Task directions -
Quote the material below exactly as written, from the first line to the line that holds "# fine grain", endpoints included.
##### Source material
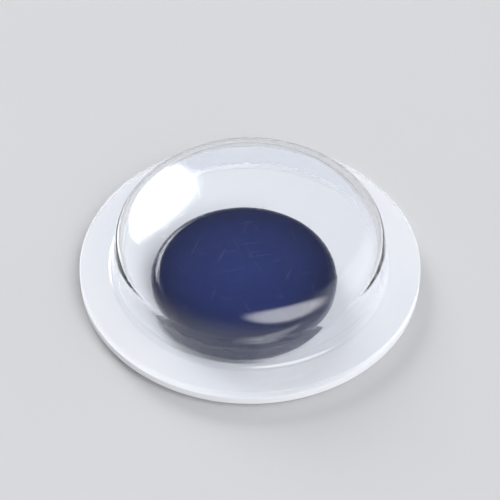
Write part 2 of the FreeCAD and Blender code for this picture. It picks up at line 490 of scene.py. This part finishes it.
# %% [markdown]
# White sheet
#
# The disc behind the pupil is punched from white plastic sheet. It has a satin skin with a very
# fine grain from the rollers that made it, and it isn't evenly white.

# %% The white plastic
white_plastic, tree = new_material("white_plastic")
cloud = noise(tree, 350, detail=4, rough=0.6)
white = blend(tree, cloud, (0.86, 0.87, 0.90, 1.0), (0.92, 0.925, 0.945, 1.0))
grain = noise(tree, 14000, detail=2)
skin = tree.add(
    "ShaderNodeBump", None, {"Strength": 0.25, "Distance": 0.003 * MM, "Height": grain}
)
satin = tree.add(
    "ShaderNodeBsdfPrincipled",
    None,
    {"Base Color": white, "Roughness": 0.34 + cloud * 0.12, "IOR": 1.5, "Normal": skin},
)
finish_material(white_plastic, tree, satin)

# %% [markdown]
# Adhesive and liner
#
# Of the adhesive only the edge shows, a milky line between the white disc and the paper. The
# liner is thin white paper with a slick coating. Its fibres lie at random in the sheet, so three
# stretched noises that cross each other make a felt of short fine streaks.

# %% The adhesive film
adhesive, tree = new_material("adhesive")
clots = noise(tree, 2600, detail=3, rough=0.6)
milky = blend(tree, clots, (0.70, 0.68, 0.61, 1.0), (0.84, 0.82, 0.77, 1.0))
skin = tree.add(
    "ShaderNodeBump", None, {"Strength": 0.4, "Distance": 0.008 * MM, "Height": clots}
)
tacky = tree.add(
    "ShaderNodeBsdfPrincipled",
    None,
    {"Base Color": milky, "Roughness": 0.42 + clots * 0.15, "IOR": 1.47, "Normal": skin},
)
finish_material(adhesive, tree, tacky)

# %% The liner paper
liner_paper, tree = new_material("liner_paper")
bearings = (17, 81, 139)
fibres = sum(
    noise(tree, 7000, length=5, bearing=bearing, detail=4, rough=0.7) for bearing in bearings
) / len(bearings)
cloud = noise(tree, 420, detail=3)
covered = mask(tree, fibres * 0.6 + cloud * 0.4, 0.34, 0.62)
paper = blend(tree, covered, (0.79, 0.79, 0.77, 1.0), (0.92, 0.92, 0.91, 1.0))
felt = tree.add(
    "ShaderNodeBump", None, {"Strength": 0.5, "Distance": 0.01 * MM, "Height": fibres}
)
coated = tree.add(
    "ShaderNodeBsdfPrincipled",
    None,
    {"Base Color": paper, "Roughness": 0.48 + fibres * 0.2, "IOR": 1.45, "Normal": felt},
)
finish_material(liner_paper, tree, coated)

# %% [markdown]
# The clear cap
#
# The cap's cross section is one sheet of even thickness, so its outer and inner lines share the
# centres of their bends. From the top it runs over a gently domed crown and a tight shoulder, down
# a wall that leans in a few degrees, round the foot, and out along the flange to a die-cut rim.
# Where the wall stands and where shoulder and crown meet both follow from the sizes, by the same
# geometry that the drawing of the mould has.

# %% The cap's wall and foot
cap_tree, size = new_lathe(
    "clear_cap",
    ["Rim Radius", "Height", "Sheet Thickness", "Flange Width", "Foot Width", "Foot Radius",
     "Wall Draft", "Shoulder Radius", "Crown Radius", "Upper Rim Edge", "Lower Rim Edge"],
)
lean = size["Wall Draft"]
cos_lean, sin_lean = lean.apply("COSINE"), lean.apply("SINE")
sheet = size["Sheet Thickness"]

# The wall starts a foot's width inside the flange and as far above it. A bend that fills the
# corner there touches both faces, so its centre is one radius away from each.
foot_radius = size["Foot Radius"]
wall_start_r = size["Rim Radius"] - size["Flange Width"] - size["Foot Width"]
wall_start_z = sheet + size["Foot Width"]
wall_reach = wall_start_r * cos_lean + wall_start_z * sin_lean
bend_z = sheet + foot_radius
bend_r = (wall_reach + foot_radius - bend_z * sin_lean) / cos_lean
print(f"wall and foot: {len(cap_tree.node_tree.nodes)} nodes so far")

# %% The cap's shoulder and crown
crown, shoulder = size["Crown Radius"], size["Shoulder Radius"]
crown_z = size["Height"] - crown

# The shoulder touches the wall and the crown from inside.
centre_distance = crown - shoulder
across = (wall_reach - shoulder - crown_z * sin_lean) / centre_distance
meet = across.apply("ARCCOSINE") + lean
shoulder_r = centre_distance * meet.apply("COSINE")
shoulder_z = crown_z + centre_distance * meet.apply("SINE")
print(f"shoulder and crown: {len(cap_tree.node_tree.nodes)} nodes so far")

# %% The cap's whole cross section
UP, OUT, DOWN, HALF_TURN = math.pi / 2, 0.0, -math.pi / 2, math.pi
upper, lower = size["Upper Rim Edge"], size["Lower Rim Edge"]
rim = size["Rim Radius"]
turn_bends(
    cap_tree,
    [
        (0.0, crown_z, crown, UP, meet),
        (shoulder_r, shoulder_z, shoulder, meet, lean),
        (bend_r, bend_z, -foot_radius, lean, UP),
        (rim - upper, sheet - upper, upper, UP, OUT),
        (rim - lower, lower, lower, OUT, DOWN),
        (bend_r, bend_z, foot_radius + sheet, DOWN, lean - HALF_TURN),
        (shoulder_r, shoulder_z, sheet - shoulder, lean - HALF_TURN, meet - HALF_TURN),
        (0.0, crown_z, sheet - crown, meet - HALF_TURN, DOWN),
    ],
    size["Centre"],
    size["Material"],
)

# %% [markdown]
# The cap is bonded to the white disc without any air between them. Two faces in the same place
# would fight over every ray, so the cap's underside is pressed a hundredth of a millimetre into
# the disc, where it can't be seen.

# %% Turn the cap
BOND_DEPTH = 0.01 * MM
low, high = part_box("clear_dome")
make_piece(
    "clear_cap", "case", "clear_dome", "clear_plastic", cap_tree,
    rim_radius=eye_radius,
    height=high.z - low.z + BOND_DEPTH,
    sheet_thickness=0.30 * MM,
    flange_width=1.0 * MM,
    foot_width=0.15 * MM,
    foot_radius=0.16 * MM,
    wall_draft=math.radians(7.0),
    shoulder_radius=1.20 * MM,
    crown_radius=14.0 * MM,
    upper_rim_edge=0.05 * MM,
    lower_rim_edge=0.02 * MM,
    centre=(0.0, 0.0, low.z - BOND_DEPTH),
    material=clear_plastic,
)

# %% [markdown]
# The pupil
#
# The pupil is a moulded disc with well rounded edges. As the plastic cools it shrinks, and the
# middle of the face sinks a few hundredths of a millimetre. That faint dish can't be seen as a
# shape, but it makes the face mirror a spread of the room and not a single direction. A negative
# radius makes the face hollow, and face and edge meet where their normals agree, which is a little
# past upright because the dish rises towards the edge.

# %% Turn the pupil
pupil_tree, size = new_lathe(
    "moulded_pupil", ["Radius", "Thickness", "Edge Radius", "Dish Radius"]
)
edge, dish = size["Edge Radius"], size["Dish Radius"]
edge_r = size["Radius"] - edge
edge_z = size["Thickness"] - edge
meet = UP + (edge_r / (dish + edge)).apply("ARCSINE")
dish_z = edge_z + (dish + edge) * meet.apply("SINE")
turn_bends(
    pupil_tree,
    [
        (0.0, dish_z, -dish, UP, meet),
        (edge_r, edge_z, edge, meet, OUT),
        (edge_r, edge, edge, OUT, DOWN),
        (0.0, 0.0, 0.0, DOWN, DOWN),
    ],
    size["Centre"],
    size["Material"],
)
make_piece(
    "pupil_disc", "pupil", "pupil", "pupil_plastic", pupil_tree,
    radius=pupil_radius,
    thickness=pupil_thickness,
    edge_radius=0.40 * MM,
    dish_radius=150 * MM,
    centre=pupil_centre,
    material=pupil_plastic,
)

# %% [markdown]
# The three sheets
#
# The white disc, the adhesive and the liner are punched from flat sheet, so one lathe makes all
# three: two flat faces, and a small radius where the punch rounded the edges. A bend of no radius
# on the axis stands for the middle of a flat face.

# %% Turn the sheets
sheet_tree, size = new_lathe("punched_sheet", ["Radius", "Thickness", "Upper Edge", "Lower Edge"])
radius, thickness = size["Radius"], size["Thickness"]
upper, lower = size["Upper Edge"], size["Lower Edge"]
turn_bends(
    sheet_tree,
    [
        (0.0, thickness, 0.0, UP, UP),
        (radius - upper, thickness - upper, upper, UP, OUT),
        (radius - lower, lower, lower, OUT, DOWN),
        (0.0, 0.0, 0.0, DOWN, DOWN),
    ],
    size["Centre"],
    size["Material"],
)
for name, node, slot, material, upper_edge, lower_edge in (
    ("white_disc", "backing_disc", "white_plastic", white_plastic, 0.02 * MM, 0.05 * MM),
    ("adhesive_film", "adhesive_disc", "adhesive", adhesive, 0.02 * MM, 0.02 * MM),
    ("paper_liner", "release_liner", "liner_paper", liner_paper, 0.015 * MM, 0.015 * MM),
):
    low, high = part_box(node)
    make_piece(
        name, "case", node, slot, sheet_tree,
        radius=high.x,
        thickness=high.z - low.z,
        upper_edge=upper_edge,
        lower_edge=lower_edge,
        centre=(0.0, 0.0, low.z),
        material=material,
    )

# %% [markdown]
# The floor
#
# The floor is plain and pale. It lies a hundredth of a millimetre under the liner, so that the two
# don't share a plane, and it is open under the middle of the eye, where nothing of it could be
# seen. Seen from below it lets the view through, so that the eye's back shows.

# %% Lay the floor
scene = bpy.context.scene
FLOOR_LEVEL = -0.01 * MM
FLOOR_SIDES = 64
OPENING_RADIUS, FLOOR_RADIUS = 5.63 * MM, 1.5
floor_corners = [
    (reach * math.cos(turn), reach * math.sin(turn), FLOOR_LEVEL)
    for reach in (OPENING_RADIUS, FLOOR_RADIUS)
    for turn in (2 * math.pi * step / FLOOR_SIDES for step in range(FLOOR_SIDES))
]
floor_faces = []
for step in range(FLOOR_SIDES):
    following = (step + 1) % FLOOR_SIDES
    floor_faces.append((step, FLOOR_SIDES + step, FLOOR_SIDES + following, following))
floor_mesh = bpy.data.meshes.new("floor")
floor_mesh.from_pydata(floor_corners, [], floor_faces)
floor = bpy.data.objects.new("floor", floor_mesh)
scene.collection.objects.link(floor)
floor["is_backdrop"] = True

paint, tree = new_material("floor_paint")
speckle = noise(tree, 60, detail=3)
pale = blend(tree, speckle, (0.61, 0.615, 0.63, 1.0), (0.64, 0.645, 0.66, 1.0))
matt = tree.add("ShaderNodeBsdfPrincipled", None, {"Base Color": pale, "Roughness": 0.8})
below = tree.add("ShaderNodeNewGeometry", None, None, "Backfacing")
open_below = tree.add("ShaderNodeBsdfTransparent")
one_sided = tree.add("ShaderNodeMixShader", None, {0: below, 1: matt, 2: open_below})
finish_material(paint, tree, one_sided)
floor_mesh.materials.append(paint)
print(f"floor: {len(floor_mesh.polygons)} faces, normal {tuple(floor_mesh.polygons[0].normal)}")

# %% [markdown]
# The light
#
# Clear plastic shows only what it mirrors and bends, so the lamps are also what gives the dome its
# shape. They are painted into the surroundings as round patches with soft edges, like large
# softboxes far away: an area lamp near the eye would leave the rest of the floor dark, and its
# hard edge would show in the dome. The key stands low behind and to the left, and lays its glare
# on the upper left of the dome. A dimmer patch in front lights the disc's near side, and a faint
# wide one fills the shadows from the right. The part of the room that the crown mirrors into the
# camera is dim, which keeps the pupil deep. Light from below the horizon shows the eye's back.
#
# The camera sees plain pale surroundings, whatever the plastic mirrors.

# %% Paint the room
def direction(azimuth, elevation):
    """The direction in which something stands, by its bearing from +X and its height."""
    around, above = math.radians(azimuth), math.radians(elevation)
    return Vector(
        (math.cos(around) * math.cos(above), math.sin(around) * math.cos(above), math.sin(above))
    )


world = bpy.data.worlds.new("studio")
scene.world = world
world.use_nodes = True
room = Tree(world.node_tree)
way = room.add("ShaderNodeTexCoord", None, None, "Generated")
height = room.add("ShaderNodeSeparateXYZ", None, {0: way}, "Z")
BACKDROP = (0.70, 0.705, 0.72, 1.0)
HORIZON, CEILING = (0.52, 0.53, 0.55, 1.0), (0.11, 0.115, 0.125, 1.0)
FROM_BELOW = (0.95, 0.95, 0.97, 1.0)
above = blend(room, mask(room, height, 0.0, 0.8), HORIZON, CEILING)
light = blend(room, mask(room, height, -0.05, 0.0), FROM_BELOW, above)

# Each patch has a bearing, a height, a width and a soft edge, all in degrees, and a colour.
PATCHES = {
    "key": (122, 26, 30, 8, (9.4, 9.3, 9.1)),
    "front": (-55, 48, 46, 14, (4.1, 4.1, 4.1)),
    "right": (5, 30, 60, 20, (0.65, 0.66, 0.68)),
}
for name, (azimuth, elevation, width, edge_width, colour) in PATCHES.items():
    facing = room.add(
        "ShaderNodeVectorMath",
        {"operation": "DOT_PRODUCT"},
        {0: way, 1: direction(azimuth, elevation)},
        "Value",
    )
    outer = math.cos(math.radians((width + edge_width) / 2))
    inner = math.cos(math.radians((width - edge_width) / 2))
    patch = room.add(
        "ShaderNodeVectorMath",
        {"operation": "SCALE"},
        {0: colour, "Scale": mask(room, facing, outer, inner)},
    )
    light = room.add("ShaderNodeVectorMath", {"operation": "ADD"}, {0: light, 1: patch})
    print(f"{name} patch: {width} degrees wide, {elevation} above the horizon")
seen = room.add("ShaderNodeLightPath", None, None, "Is Camera Ray")
shown = blend(room, seen, light, BACKDROP)
glow = room.add("ShaderNodeBackground", None, {"Color": shown})
room.add("ShaderNodeOutputWorld", None, {"Surface": glow})

# %% [markdown]
# The camera
#
# The photo looks down on the eyes at about 47 degrees. From very near by, the side of the dome that
# is closer to the lens would swell, so a long lens is used, 73 mm away. It aims a little under the
# middle of the eye's height, and the eye then fills about two thirds of the frame's width.

# %% Set the camera
CAMERA_ELEVATION = 47
CAMERA_DISTANCE = 73 * MM
FOCAL_LENGTH = 150
AIM_HEIGHT = 1.4 * MM
camera = bpy.data.objects.new("camera", bpy.data.cameras.new("camera"))
camera.data.lens = FOCAL_LENGTH
camera.data.clip_start = 1 * MM
camera.data.clip_end = 10
view_from = direction(-90, CAMERA_ELEVATION)
look_at = Vector((0.0, 0.0, AIM_HEIGHT))
camera.location = look_at + view_from * CAMERA_DISTANCE
camera.rotation_euler = view_from.to_track_quat("Z", "Y").to_euler()
scene.collection.objects.link(camera)
scene.camera = camera
scene.view_settings.view_transform = "Standard"
print(f"camera at {[round(value / MM, 1) for value in camera.location]} mm")

# %% [markdown]
# The sizes
#
# The dressed eye is meant to be as large as the CAD model. The sizes of both boxes are printed side
# by side, axis by axis.

# %% Print the sizes and finish
dressed_low, dressed_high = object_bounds()
for axis, packed, dressed in zip("xyz", cad_high - cad_low, dressed_high - dressed_low):
    print(f"{axis}: {packed / MM:.3f} mm packed, {dressed / MM:.3f} mm dressed")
##########
Task output -
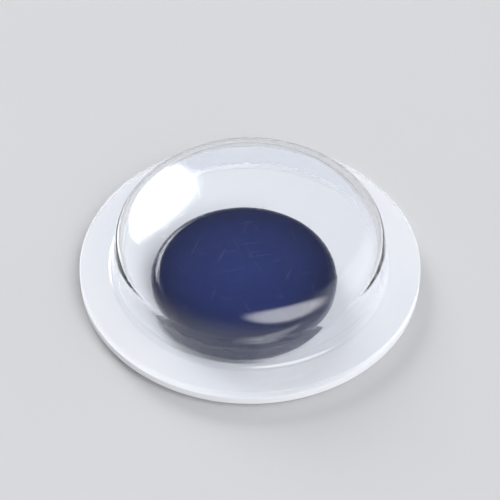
Write part 2 of the FreeCAD and Blender code for this picture. It picks up at line 490 of scene.py. This part finishes it.
# %% [markdown]
# White sheet
#
# The disc behind the pupil is punched from white plastic sheet. It has a satin skin with a very
# fine grain from the rollers that made it, and it isn't evenly white.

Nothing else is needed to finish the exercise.